The world’s biggest publisher Penguin Random House has launched a social network that it hopes will bolster the dwindling number of independent bookshops from the onslaught of Amazon. Apparently, there are fewer than 1000 indy booksellers remaining in the UK.
Basically, what you do is share details of your favourite books on your virtual bookshelves and get recommendations for future reads. The ecommerce element of the site is powered by Hive. Every user can pair up their shelves to a shop and that book seller will get a kickback on sales. Check out the site at www.myindependentbookshop.co.uk.
Where to start? Amazon will be 20 years old in 2014. This internet mularky hasn’t crept up suddenly and silently and disrupted publishers out of the blue. They have been astonishingly slow to react and independent bookshops too didn’t read the runes correctly. Those that do flourish are either niche, have some of their business online, or have diversified their business to include events and bookreadings.
To be fair on Amazon, business rates and other business costs have had a detrimental effect too on all sorts of small traders. As has supermarket discounting and the big chains – it’s as true for the bookseller as the greengrocer.
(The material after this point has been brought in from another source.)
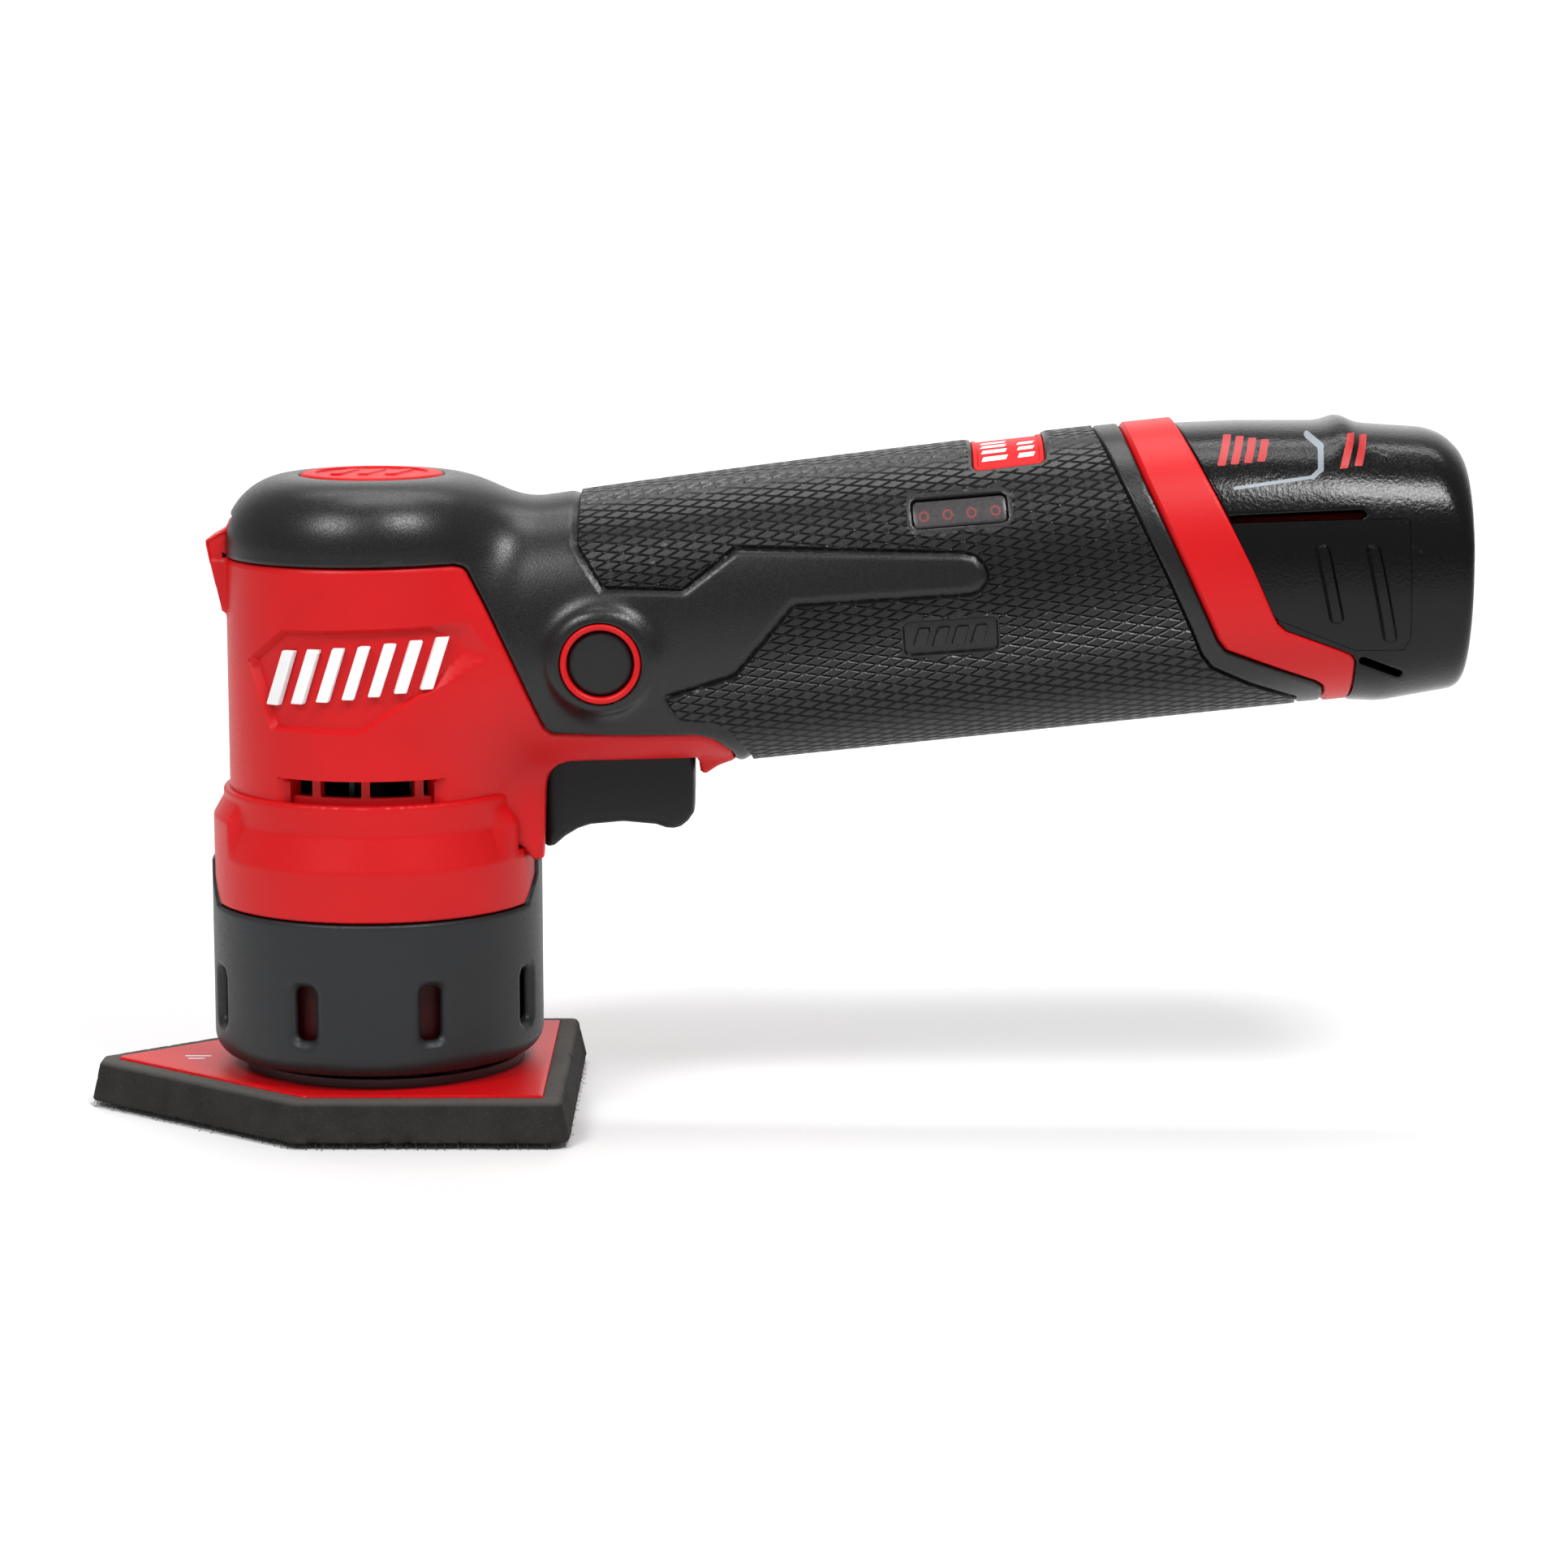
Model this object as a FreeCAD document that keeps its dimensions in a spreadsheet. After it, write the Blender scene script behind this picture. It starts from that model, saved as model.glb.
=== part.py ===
import FreeCAD, Part
import math
import os
import Sketcher

# Cordless orbital detail sander. Millimetres. The origin is the spindle axis at
# the bottom of the hook face. +X points to the battery, the pad's nose points
# to -X, +Z is up and the sides are mirror images about y = 0.

DIMENSIONS = {
    # pad
    "hook_height": 1.3,
    "foam_top": 8.9,
    "foam_flare": 1.7,
    "pad_half_width": 38.0,
    "pad_nose_x": -56.3,
    "pad_nose_half": 3.0,
    "pad_shoulder_x": -13.4,
    "pad_back_x": 38.7,
    "pad_corner": 3.0,
    "plate_inset": 5.2,
    "plate_bottom": 7.7,
    "plate_top": 9.3,
    # orbit drive
    "orbit": 1.0,
    "carrier_r": 27.0,
    "carrier_top": 11.0,
    "hub_r": 14.5,
    "hub_top": 21.5,
    "bearing_r": 11.0,
    "bearing_bore_r": 4.0,
    "running_gap": 0.03,
    "pin_bottom": 13.9,
    "bearing_bottom": 14.0,
    "bearing_width": 7.0,
    "post_circle_r": 20.0,
    "post_r": 2.5,
    "post_top": 39.0,
    "post_boss_r": 4.2,
    "screw_circle_r": 18.5,
    "pad_screw_r": 1.9,
    "weight_bottom": 24.0,
    "weight_top": 34.0,
    "weight_r": 16.0,
    # motor
    "shaft_r": 2.5,
    "shaft_low_r": 4.0,
    "shaft_bottom": 26.0,
    "shaft_top": 117.0,
    "mount_bottom": 36.0,
    "mount_top": 50.0,
    "mount_r": 27.2,
    "low_bearing_z": 42.0,
    "fan_bottom": 60.0,
    "fan_top": 69.0,
    "fan_r": 20.0,
    "stator_bottom": 76.0,
    "stator_top": 96.0,
    "stator_r": 22.0,
    "rotor_r": 11.0,
    "air_gap": 0.6,
    "top_bearing_z": 111.0,
    "top_bearing_r": 8.0,
    "top_bearing_width": 5.0,
    # shroud and collar
    "shroud_bottom": 11.4,
    "shroud_top": 41.7,
    "shroud_tab_top": 49.8,
    "shroud_r": 32.0,
    "shroud_wall": 2.3,
    "shroud_slot_low": 19.4,
    "shroud_slot_high": 29.6,
    "shroud_slot_width": 4.4,
    "collar_bottom": 41.9,
    "collar_top": 63.8,
    "collar_r": 31.4,
    "collar_neck_r": 29.4,
    "collar_bore_r": 27.4,
    "liner_r": 28.3,
    "liner_bottom": 22.5,
    # head and handle
    "head_r": 28.4,
    "head_top": 123.6,
    "head_fillet": 13.0,
    "grip_skin": 1.6,
    "shell": 3.6,
    "cap_r": 13.8,
    "cap_top": 123.9,
    "badge_half": 14.5,
    "trigger_front": 34.1,
    "trigger_back": 61.9,
    "trigger_half": 8.4,
    "trigger_gap": 0.5,
    "button_x": 44.5,
    "button_z": 90.2,
    "button_r": 6.1,
    "button_ring_r": 7.6,
    "button_face": 25.0,
    "button_depth": 10.0,
    # battery
    "stem_r": 20.6,
    "stem_length": 92.0,
    "cell_r": 9.1,
    "cell_length": 65.0,
    "case_wall": 2.2,
    "case_end": 206.6,
    "core_end": 200.0,
    "battery_gap": 0.35,
}

# Handle sections: distance along X, top, bottom and half width.
GRIP_STATIONS = (
    (8.0, 117.5, 66.0, 21.4),
    (31.0, 119.2, 66.4, 22.2),
    (50.0, 122.0, 67.3, 23.0),
    (72.0, 124.8, 69.4, 23.8),
    (100.0, 128.2, 71.6, 24.6),
    (137.0, 132.5, 75.6, 25.7),
    (165.0, 135.2, 78.5, 26.3),
    (192.0, 137.2, 81.1, 26.6),
)

# Battery case sections, set slightly inside the handle's end band.
CASE_STATIONS = (
    (146.0, 132.4, 77.2, 25.6),
    (165.0, 133.5, 78.9, 26.0),
    (182.0, 133.5, 80.5, 26.1),
    (200.0, 132.4, 82.0, 26.0),
    (209.6, 129.6, 84.0, 24.6),
)

# Side view outlines, as (x, z). They run along the joints between the pieces.
HEAD_SEAM = ((19.8, 108.5), (29.6, 88.1), (34.3, 78.2), (36.0, 77.2), (62.7, 76.3), (69.2, 73.4))
BAND_FRONT = ((181.5, 74.0), (178.4, 86.8), (162.3, 91.7), (160.0, 93.7), (139.0, 139.5))
BAND_BACK = ((150.0, 139.0), (170.5, 99.0), (172.9, 96.0), (185.8, 91.7), (185.2, 74.0))
LEG = ((24, 53.3), (28.4, 53.3), (30.8, 50.4), (33.0, 50.4), (33.3, 51.4), (33.6, 60.3),
       (33.9, 65.8), (35.5, 68.5), (38.6, 69.8), (38.6, 76.0), (24, 76.0))
LUG = ((-26.0, 98.0), (-28.5, 98.3), (-30.8, 106.9), (-31.7, 111.5), (-27.6, 113.5), (-26.0, 113.5))
TRIGGER = ((34.1, 76.0), (34.1, 52.0), (34.8, 52.0), (37.0, 54.1), (41.7, 56.5), (48.0, 57.0),
           (54.3, 56.5), (57.8, 55.6), (60.6, 57.2), (61.9, 59.0), (61.9, 76.0))
LATCH = ((161.2, 117.0), (168.0, 100.9), (171.6, 98.3), (186.0, 92.5), (194.0, 96.0), (195.5, 117.6))
LENS_CENTRE = (111.7, 118.6)
HOUSING_SCREWS = ((28.4, 77.0), (28.4, 109.5), (67.5, 79.5), (74.0, 116.0), (103.0, 80.0), (100.5, 119.5))
HANDLE_TILT = 6.1
AXIS_POINT = (137.0, 104.1)
WIDE = 120.0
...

And the book industry has been suprememly supine in the face of Amazon with a strategy that amounted to little more than putting heads in sand. And let’s face it: publishers haven’t always been the small book sellers’ best mates in the past twenty years.
I say, if you value your local indy, buy books there at full price and do it because you enjoy it and value the experience. Sadly well-meaning, projects like this (that are at least 5 years too late, if not 10) will not save the day.